When I speak to entrepreneurs and small business owners about PR, they immediately say to me, I don’t have the budget for that.
After I smile, I respond by saying, there are ways to use PR without breaking your budget but you need to be prepared well before sending out your first press release.
When considering how your company is leveraging public relations, I suggest the following:
Know what Public Relations is.
Public Relations is the relationship your organization has with the outside world. That includes everyone—friends, relatives, customers, future prospects, competitors, and employees (if you have any). While the relationship you create with the public can have a profound effect on your business, all these people will not immediately make a purchasing decision or change their minds by seeing something only once. It takes a consistent and recurring message. Think of this as leaving a path of breadcrumbs everywhere you go.
PR is different from advertising.
PR informs the public about news and events and does not sell. You provide tidbits of information that you hope editors or journalists will see and use for their stories. Establish your objectives and goals so you know what you want to achieve.

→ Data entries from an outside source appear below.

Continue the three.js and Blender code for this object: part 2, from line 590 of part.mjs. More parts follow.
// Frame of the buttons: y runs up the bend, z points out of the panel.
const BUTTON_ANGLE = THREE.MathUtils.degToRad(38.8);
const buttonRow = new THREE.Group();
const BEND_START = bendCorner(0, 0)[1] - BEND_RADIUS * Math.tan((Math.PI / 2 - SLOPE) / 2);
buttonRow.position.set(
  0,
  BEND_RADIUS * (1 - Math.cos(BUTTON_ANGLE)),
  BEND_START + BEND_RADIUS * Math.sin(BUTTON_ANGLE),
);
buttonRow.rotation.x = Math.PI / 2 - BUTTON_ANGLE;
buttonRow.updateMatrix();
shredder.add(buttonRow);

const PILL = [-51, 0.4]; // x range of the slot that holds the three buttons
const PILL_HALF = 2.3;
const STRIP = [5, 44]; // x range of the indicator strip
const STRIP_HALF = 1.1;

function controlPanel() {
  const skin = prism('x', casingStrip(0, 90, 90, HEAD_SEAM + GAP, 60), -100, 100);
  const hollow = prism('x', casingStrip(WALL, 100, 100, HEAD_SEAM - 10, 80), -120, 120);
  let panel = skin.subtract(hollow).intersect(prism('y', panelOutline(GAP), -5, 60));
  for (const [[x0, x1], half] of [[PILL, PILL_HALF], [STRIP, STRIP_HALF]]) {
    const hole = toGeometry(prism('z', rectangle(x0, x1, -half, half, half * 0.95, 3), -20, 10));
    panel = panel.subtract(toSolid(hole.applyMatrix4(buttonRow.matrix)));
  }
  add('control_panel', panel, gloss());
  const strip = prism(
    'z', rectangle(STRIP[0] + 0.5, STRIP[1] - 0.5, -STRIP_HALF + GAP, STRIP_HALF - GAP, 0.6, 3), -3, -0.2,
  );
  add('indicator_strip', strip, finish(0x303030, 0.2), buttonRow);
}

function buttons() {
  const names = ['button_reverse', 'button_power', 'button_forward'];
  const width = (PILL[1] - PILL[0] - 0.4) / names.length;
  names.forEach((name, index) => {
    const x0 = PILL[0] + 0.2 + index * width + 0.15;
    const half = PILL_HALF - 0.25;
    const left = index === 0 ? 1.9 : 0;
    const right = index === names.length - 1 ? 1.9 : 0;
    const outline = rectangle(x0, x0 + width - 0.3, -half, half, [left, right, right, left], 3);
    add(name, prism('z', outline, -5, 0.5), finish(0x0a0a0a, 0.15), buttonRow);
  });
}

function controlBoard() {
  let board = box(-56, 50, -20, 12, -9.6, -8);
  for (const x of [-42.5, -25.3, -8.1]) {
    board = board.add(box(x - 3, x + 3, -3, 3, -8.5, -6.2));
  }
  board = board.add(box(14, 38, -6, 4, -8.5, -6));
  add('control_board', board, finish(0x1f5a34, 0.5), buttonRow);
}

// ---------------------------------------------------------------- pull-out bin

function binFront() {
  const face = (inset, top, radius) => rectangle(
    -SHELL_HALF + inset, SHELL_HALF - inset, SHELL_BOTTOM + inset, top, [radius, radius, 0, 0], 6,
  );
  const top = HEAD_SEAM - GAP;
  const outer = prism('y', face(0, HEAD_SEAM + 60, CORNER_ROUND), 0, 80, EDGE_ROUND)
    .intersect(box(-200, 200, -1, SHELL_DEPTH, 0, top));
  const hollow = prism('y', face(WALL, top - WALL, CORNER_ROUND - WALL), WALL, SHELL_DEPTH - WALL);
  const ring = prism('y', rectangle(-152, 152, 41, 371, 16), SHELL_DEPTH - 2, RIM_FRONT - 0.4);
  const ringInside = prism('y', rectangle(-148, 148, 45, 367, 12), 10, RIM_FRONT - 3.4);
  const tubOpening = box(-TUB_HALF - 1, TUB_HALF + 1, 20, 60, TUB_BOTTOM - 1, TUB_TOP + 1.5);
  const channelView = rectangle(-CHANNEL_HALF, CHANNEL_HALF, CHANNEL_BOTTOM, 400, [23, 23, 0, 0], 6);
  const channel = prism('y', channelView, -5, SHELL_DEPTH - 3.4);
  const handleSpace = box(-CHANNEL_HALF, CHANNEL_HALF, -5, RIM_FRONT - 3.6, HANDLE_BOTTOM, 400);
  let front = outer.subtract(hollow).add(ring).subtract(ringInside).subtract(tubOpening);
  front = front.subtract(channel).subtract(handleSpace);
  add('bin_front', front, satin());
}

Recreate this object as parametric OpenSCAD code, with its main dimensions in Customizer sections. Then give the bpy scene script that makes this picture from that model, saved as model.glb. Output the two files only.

Understanding what you hope to accomplish is a necessary first step.
Determine how best to position yourself.
This includes knowing how you want your audience to perceive you and how you wish to distinguish yourself from your competitors—which could be your quality, cost, or expertise.
Does the public view you in the same way you view yourself?
Organize and prioritize your messages.
Include the most significant facts about your company and how these facts bear out your positioning. Knowing your desired position says why consumers should choose your company over companies that offer similar services.
Ask yourself if your message is newsworthy.
The media will only write about something that is part of a larger topic with broad appeal. The editor only cares about his/her readers not your customers. If you are aligned, then you have a better change of being included in a story.
Remember that newspapers and magazines have to report important news stories, which often move planned stories aside. These parameters are crucial in creating your marketing and PR plan.
Publicize a newsworthy story linked to your business early enough so the media can react within their timeframe. Asking media professionals what their deadline is makes good sense. Asking when your story will run does not.
Decide whether you want to be proactive or reactive.
It means knowing how you will you get the word out and how you will reach the media. You may choose one or both approaches. Press releases and services such as Profnet or Help A Reporter Out are different ways to reach the media.
Even if you are not planning on hiring a PR professional full time, I always recommend hiring someone to help you create a sound strategy is often the best advice.
Understanding PR is not easy and takes time but if you understand the landscape, you are on the right path.